FILE – In this photo provided by El Salvador’s presidential press office, a prison guard transfers deportees from the U.S., alleged to be Venezuelan gang members, to the Terrorism Confinement Center in Tecoluca, El Salvador, March 16, 2025. (El Salvador presidential press office via AP, File)






Maldonado took the witness stand and testified that he needs medical attention because of his torture and sexual assault, but he is not receiving care while in custody. He also has no criminal convictions in the U.S. or elsewhere.

“I am not a delinquent. I am not a criminal,” he said. “I really don’t know of any other country that has treated me with the respect and equality I have received here.”
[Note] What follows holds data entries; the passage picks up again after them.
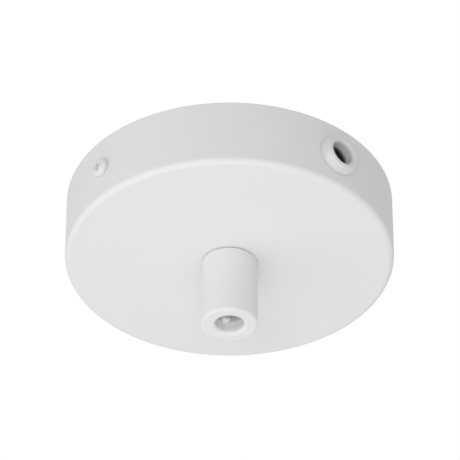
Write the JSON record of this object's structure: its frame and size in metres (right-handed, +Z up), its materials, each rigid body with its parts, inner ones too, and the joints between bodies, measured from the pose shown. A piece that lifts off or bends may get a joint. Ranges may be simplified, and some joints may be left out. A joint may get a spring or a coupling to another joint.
{
  "type": "electrical ceiling rose",
  "caption": "Round steel ceiling canopy over a mounting bracket and terminal block, with a screw-clamped cord grip below and a bushed side cable entry.",
  "frame": {"origin": "centre of the bracket's upper face, in the ceiling plane, midway between the two ceiling slots", "axes": "+Z up into the ceiling; X along the bracket, from one side screw to the other; -Y out through the side cable entry"},
  "size_m": [0.1242, 0.1233, 0.0548],
  "materials": {
    "canopy_coat": "matt white powder coat",
    "screw_paint": "white lacquered steel",
    "grip_plastic": "satin moulded white",
    "bush_plastic": "satin moulded white",
    "screw_nylon": "natural nylon",
    "block_plastic": "natural polyamide",
    "zinc_plate": "bright zinc plate",
    "clamp_screw_steel": "zinc-plated steel",
    "barrel_brass": "drilled brass"
  },
  "bodies": {
    "rose": {"canopy": "canopy_coat", "cord_grip_body": "grip_plastic", "side_entry_bush": "bush_plastic", "terminal_housing": "block_plastic", "mounting_bracket": "zinc_plate", "nipple": "zinc_plate", "nipple_lock_washer": "zinc_plate", "nipple_nut": "zinc_plate", "block_screw_inner": "zinc_plate", "block_screw_outer": "zinc_plate", "earth_washer": "zinc_plate", "live_barrel": "barrel_brass", "neutral_barrel": "barrel_brass", "earth_barrel": "barrel_brass"},
    "live_screw_front_body": {"live_screw_front": "clamp_screw_steel"},
    "live_screw_rear_body": {"live_screw_rear": "clamp_screw_steel"},
    "neutral_screw_front_body": {"neutral_screw_front": "clamp_screw_steel"},
    "neutral_screw_rear_body": {"neutral_screw_rear": "clamp_screw_steel"},
    "earth_screw_front_body": {"earth_screw_front": "clamp_screw_steel"},
    "earth_screw_rear_body": {"earth_screw_rear": "clamp_screw_steel"},
    "side_screw_left_body": {"side_screw_left": "screw_paint"},
    "side_screw_right_body": {"side_screw_right": "screw_paint"},
    "cord_grip_screw_body": {"cord_grip_screw": "screw_nylon"},
    "earth_screw_body": {"earth_screw": "zinc_plate"}
  },
  "joints": [
    {"name": "live_screw_front_travel", "type": "slide", "parent": "rose", "child": "live_screw_front_body", "axis": [0, 0, 1], "range_m": [0, 0.0022]},
    {"name": "live_screw_rear_travel", "type": "slide", "parent": "rose", "child": "live_screw_rear_body", "axis": [0, 0, 1], "range_m": [0, 0.0022]},
    {"name": "neutral_screw_front_travel", "type": "slide", "parent": "rose", "child": "neutral_screw_front_body", "axis": [0, 0, 1], "range_m": [0, 0.0022]},
    {"name": "neutral_screw_rear_travel", "type": "slide", "parent": "rose", "child": "neutral_screw_rear_body", "axis": [0, 0, 1], "range_m": [0, 0.0022]},
    {"name": "earth_screw_front_travel", "type": "slide", "parent": "rose", "child": "earth_screw_front_body", "axis": [0, 0, 1], "range_m": [0, 0.0022]},
    {"name": "earth_screw_rear_travel", "type": "slide", "parent": "rose", "child": "earth_screw_rear_body", "axis": [0, 0, 1], "range_m": [0, 0.0022]},
    {"name": "side_screw_left_travel", "type": "slide", "parent": "rose", "child": "side_screw_left_body", "axis": [-1, 0, 0], "range_m": [0, 0.006]},
    {"name": "side_screw_right_travel", "type": "slide", "parent": "rose", "child": "side_screw_right_body", "axis": [1, 0, 0], "range_m": [0, 0.006]},
    {"name": "cord_grip_screw_travel", "type": "slide", "parent": "rose", "child": "cord_grip_screw_body", "axis": [-0.342, -0.9397, 0], "range_m": [-0.0018, 0.0018]},
    {"name": "earth_screw_travel", "type": "slide", "parent": "rose", "child": "earth_screw_body", "axis": [0, 0, -1], "range_m": [0, 0.003]}
  ]
}
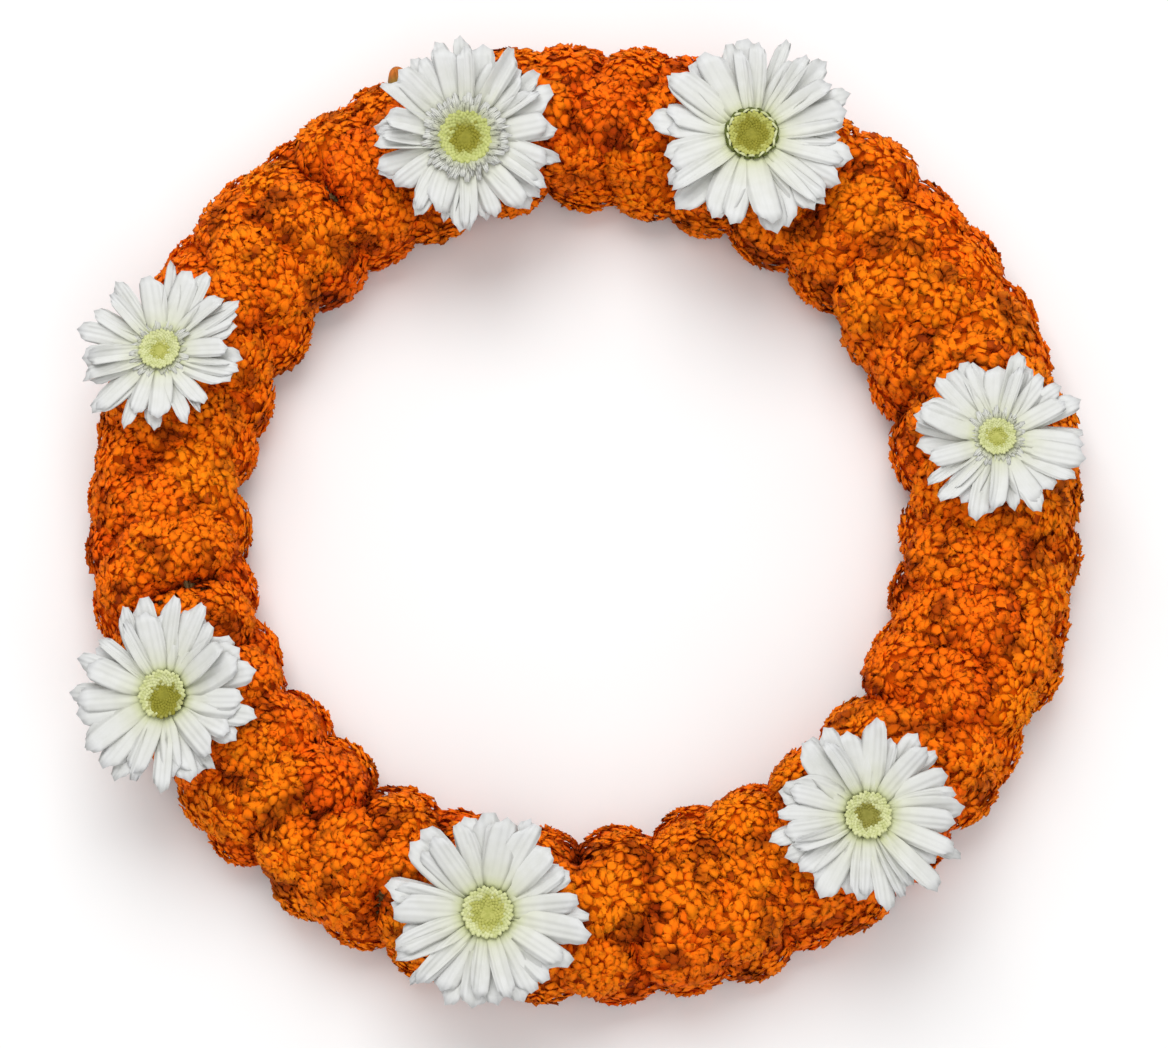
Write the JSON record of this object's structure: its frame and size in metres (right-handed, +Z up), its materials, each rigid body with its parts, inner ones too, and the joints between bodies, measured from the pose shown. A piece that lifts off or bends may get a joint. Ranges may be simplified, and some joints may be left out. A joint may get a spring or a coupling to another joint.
{
  "type": "funeral wreath",
  "caption": "Round funeral wreath that lies flat: rows of orange marigold heads cover a bound straw ring, with white gerberas, a leaf and a bud set among them.",
  "frame": {"origin": "On the surface that the wreath lies on, below the middle of its outline.", "axes": "+Z up out of the wreath's front, +Y towards the top of the wreath when it is stood up, +X to the right seen from the front."},
  "size_m": [0.5572, 0.5608, 0.0909],
  "materials": {
    "straw": "dry pale straw, matt",
    "jute_twine": "coarse jute twine, matt",
    "marigold_petal": "fresh orange petals, matt, with browner folds",
    "gerbera_petal": "fresh white petals, soft sheen",
    "gerbera_disc": "olive green-yellow florets, matt",
    "green_stem": "fresh green stem, slightly hairy, matt",
    "leaf": "dark green leaf, soft sheen",
    "bud": "olive green bud with orange tip, matt"
  },
  "bodies": {
    "root": {"straw_ring": "straw", "binding_twine": "jute_twine", "gerbera_1_petals": "gerbera_petal", "gerbera_1_disc": "gerbera_disc", "gerbera_1_calyx_and_stem": "green_stem", "gerbera_2_petals": "gerbera_petal", "gerbera_2_disc": "gerbera_disc", "gerbera_2_calyx_and_stem": "green_stem", "gerbera_3_petals": "gerbera_petal", "gerbera_3_disc": "gerbera_disc", "gerbera_3_calyx_and_stem": "green_stem", "gerbera_4_petals": "gerbera_petal", "gerbera_4_disc": "gerbera_disc", "gerbera_4_calyx_and_stem": "green_stem", "gerbera_5_petals": "gerbera_petal", "gerbera_5_disc": "gerbera_disc", "gerbera_5_calyx_and_stem": "green_stem", "gerbera_6_petals": "gerbera_petal", "gerbera_6_disc": "gerbera_disc", "gerbera_6_calyx_and_stem": "green_stem", "gerbera_7_petals": "gerbera_petal", "gerbera_7_disc": "gerbera_disc", "gerbera_7_calyx_and_stem": "green_stem", "leaf": "leaf", "marigold_bud": "bud", "marigolds_inner_side_1": "marigold_petal", "marigolds_inner_side_2": "marigold_petal", "marigolds_inner_side_3": "marigold_petal", "marigolds_inner_side_4": "marigold_petal", "marigolds_inner_side_5": "marigold_petal", "marigolds_inner_side_6": "marigold_petal", "marigolds_inner_shoulder_1": "marigold_petal", "marigolds_inner_shoulder_2": "marigold_petal", "marigolds_inner_shoulder_3": "marigold_petal", "marigolds_inner_shoulder_4": "marigold_petal", "marigolds_inner_shoulder_5": "marigold_petal", "marigolds_inner_shoulder_6": "marigold_petal", "marigolds_crown_1": "marigold_petal", "marigolds_crown_2": "marigold_petal", "marigolds_crown_3": "marigold_petal", "marigolds_crown_4": "marigold_petal", "marigolds_crown_5": "marigold_petal", "marigolds_crown_6": "marigold_petal", "marigolds_outer_shoulder_1": "marigold_petal", "marigolds_outer_shoulder_2": "marigold_petal", "marigolds_outer_shoulder_3": "marigold_petal", "marigolds_outer_shoulder_4": "marigold_petal", "marigolds_outer_shoulder_5": "marigold_petal", "marigolds_outer_shoulder_6": "marigold_petal", "marigolds_outer_side_1": "marigold_petal", "marigolds_outer_side_2": "marigold_petal", "marigolds_outer_side_3": "marigold_petal", "marigolds_outer_side_4": "marigold_petal", "marigolds_outer_side_5": "marigold_petal", "marigolds_outer_side_6": "marigold_petal"}
  },
  "joints": []
}
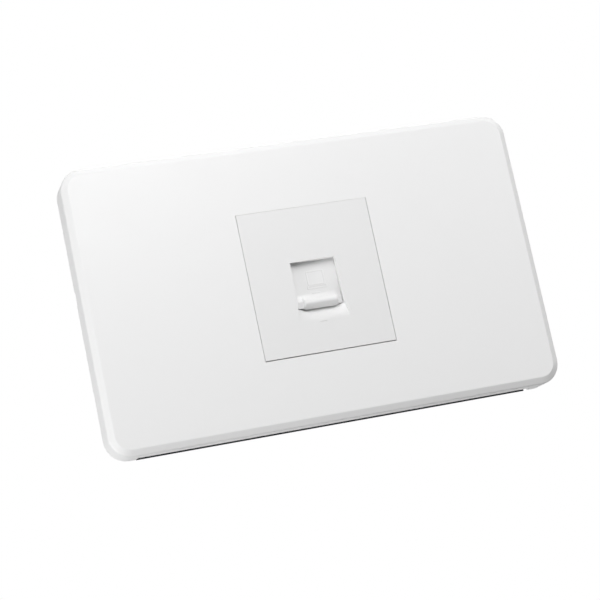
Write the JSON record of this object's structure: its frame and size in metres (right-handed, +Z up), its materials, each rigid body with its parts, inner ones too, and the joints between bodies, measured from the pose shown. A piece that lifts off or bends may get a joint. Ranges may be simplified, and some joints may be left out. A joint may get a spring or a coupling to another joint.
{
  "type": "ethernet wall socket",
  "caption": "White wide wall plate with a flush data socket module, whose port is closed by a sprung sliding dust shutter with a finger lip.",
  "frame": {"origin": "centre of the plate in the wall plane, where the mounting frame's flange meets the wall", "axes": "+X along the plate's length to the right, +Y into the wall, +Z up the wall; the face looks along -Y"},
  "size_m": [0.118, 0.0305, 0.072],
  "materials": {
    "white_plastic": "satin",
    "module_white_plastic": "satin",
    "dark_frame_plastic": "matt",
    "spring_steel": "drawn wire",
    "jack_plastic": "moulded",
    "carrier_plastic": "moulded",
    "gold_plated_bronze": "gold plated",
    "circuit_board_green": "solder resist on glass-filled epoxy",
    "wire_block_plastic": "moulded",
    "tinned_bronze": "tin plated",
    "zinc_plated_steel": "zinc plated"
  },
  "bodies": {
    "socket": {"cover_plate": "white_plastic", "mounting_frame": "dark_frame_plastic", "module_bezel": "module_white_plastic", "shutter_spring_left": "spring_steel", "shutter_spring_right": "spring_steel", "jack_retainer": "module_white_plastic", "jack_housing": "jack_plastic", "contact_carrier": "carrier_plastic", "contact_1": "gold_plated_bronze", "contact_2": "gold_plated_bronze", "contact_3": "gold_plated_bronze", "contact_4": "gold_plated_bronze", "contact_5": "gold_plated_bronze", "contact_6": "gold_plated_bronze", "contact_7": "gold_plated_bronze", "contact_8": "gold_plated_bronze", "circuit_board": "circuit_board_green", "idc_block": "wire_block_plastic", "idc_blade_1": "tinned_bronze", "idc_blade_2": "tinned_bronze", "idc_blade_3": "tinned_bronze", "idc_blade_4": "tinned_bronze", "idc_blade_5": "tinned_bronze", "idc_blade_6": "tinned_bronze", "idc_blade_7": "tinned_bronze", "idc_blade_8": "tinned_bronze", "mounting_screw_left": "zinc_plated_steel", "mounting_screw_right": "zinc_plated_steel"},
    "dust_shutter": {"shutter": "module_white_plastic"}
  },
  "joints": [
    {"name": "shutter_slide", "type": "slide", "parent": "socket", "child": "dust_shutter", "axis": [0, 0, 1], "range_m": [0, 0.0086], "stiffness_N_per_m": 40, "springref_m": -0.004, "deforming": ["shutter_spring_left", "shutter_spring_right"]}
  ]
}
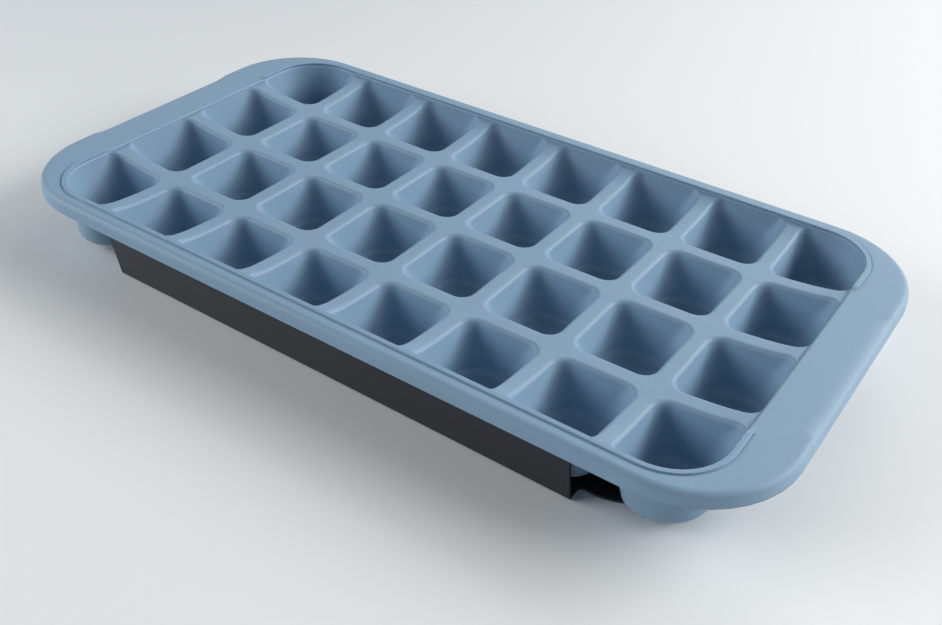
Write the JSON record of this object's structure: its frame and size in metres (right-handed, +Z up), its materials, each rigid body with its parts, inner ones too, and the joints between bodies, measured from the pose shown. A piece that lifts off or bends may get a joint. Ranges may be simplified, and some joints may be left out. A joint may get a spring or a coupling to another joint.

In his order, Martínez found Maldonado’s testimony “articulate, credible, internally consistent, and poignant.” He also credited the testimony of the psychologist who evaluated Maldonado and found his detention harmful.

“In stark contrast,” Martínez continued, the testimony of ICE deportation officer Irma Quinones was “equivocal, uninformed, and unhelpful.”

Ultimately, Martínez declined to order Maldonado’s release outright, reasoning his immigration proceedings will conclude at some point. However, he believed Maldonado was entitled to a hearing at which the government would need to prove his continued detention was justified. In doing so, Martínez followed the lead of other federal judges in Colorado who have determined a lengthy detention without a bond hearing violates the Fifth Amendment right to due process.

“True, there may be a generalized public interest in the enforcement of the country’s immigration laws,” he wrote. “But that cannot mean that (immigration officials) enjoy an unfettered right to detain noncitizens in contravention with their Fifth Amendment rights.”

Martínez also had strong words for the government, calling the conditions at the Aurora detention center “abhorrent” and citing the limited access to medical care and the prison-like atmosphere.

Martínez ordered a release hearing to occur within 14 days.

Lunn, the attorney for Maldonado, said her client feels “relieved” and “grateful.”

“Mr. Maldonado’s case is emblematic of everything that’s wrong with the immigration system. He survived past torture in El Salvador and Costa Rica and the Department of Homeland Security locked him up without a key,” she said. “Today he can breathe a little easier, and I hope that very soon, he will regain his liberty, reunite with his family, and finally live a protected life here in the United States.”

The case is Arostegui-Maldonado v. Baltazar.